The following spring, just over a year after moving, we had the first catkins. These appear over the best part of two months and bridge the winter shift to spring. Salix gracilistyla appears with the snowdrops as early as February, the silvered catkins densely arranged along neatly growing branches. Salix gracilistyla ‘Melanostachys’, the black willow, is the form of this species most readily available. It has black catkins, as dark as charcoal. It is still on my list of willows to try and I plan to use it with an underplanting of shiny ebony-leaved Ranunculus ficaria ‘Brazen Hussy’ whose golden yellow flowers will throw their darkness into relief. Salix candida, the last to bloom almost two months later, has the largest of all the catkins. The growth is muscular and obviously up to roughing it on North American coastlines, where it originates. Summer foliage is pale and silvery-green. It blooms in the stock beds with an undercurrent of lungworts and is much loved by early bees, which drone in its branches.

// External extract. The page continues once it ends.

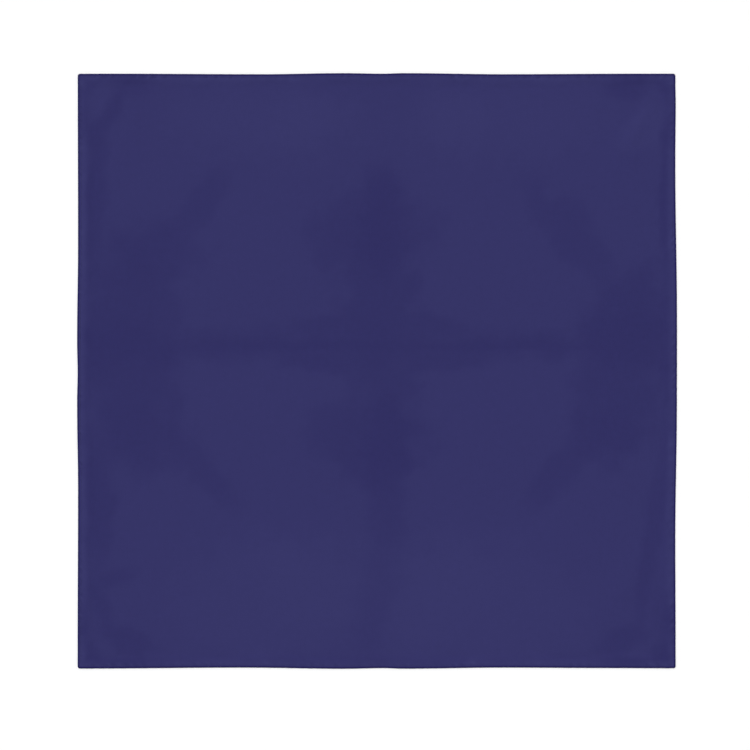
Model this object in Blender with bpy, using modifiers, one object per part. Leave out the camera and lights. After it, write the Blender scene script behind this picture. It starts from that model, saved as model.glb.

I have coppiced the trial willows immediately after the catkins drop. They regenerate with a fast and furious mass of stems which, in the case of S. daphnoides ‘Aglaia’ , are much darker for the regrowth. As it has become clear which will work out in the landscape without demanding unnecessary attention, I have moved a number to line the banks of the brook. ‘Aglaia’ is left to grow out here and will be coppiced once every three years for a more naturalistic aesthetic. The darkness of the stems are wonderful with the wild Juncus and they catkin more heavily for less regular pruning. Not all the willows are shy to catkin after coppicing, but ‘Aglaia’ seems to be. Leave them too long and you lose the dark stems though, so it is a case of striking the balance between when to leave alone and when to intervene
I have also added Salix purpurea ‘Nancy Saunders’ to banks of the brook. This is a refined form of our native Purple Osier with delicate grey green foliage and wire-fine, mahogany branches which age to pewter. A myriad of tiny catkins break silver, then grey as they open to reveal their pollen.
I also have cuttings of Salix purpurea ‘Howki ’ a green leaved form of the Purple Osier, which flowers earlier than ‘Nancy Saunders’, which will also be moved down to the brook to grow in the wet meadows there. Early in the season they will flower above the primroses but, come the summer, they will be all but invisible amongst meadowsweet and hemlock water dropwort.
Five years on and in readiness for planting up the new garden this autumn, I find myself with a frame full of fresh cuttings. The trial beds will have been removed by the time these are potted on and will be ready to go back in to create a newly defined meeting point between garden and landscape.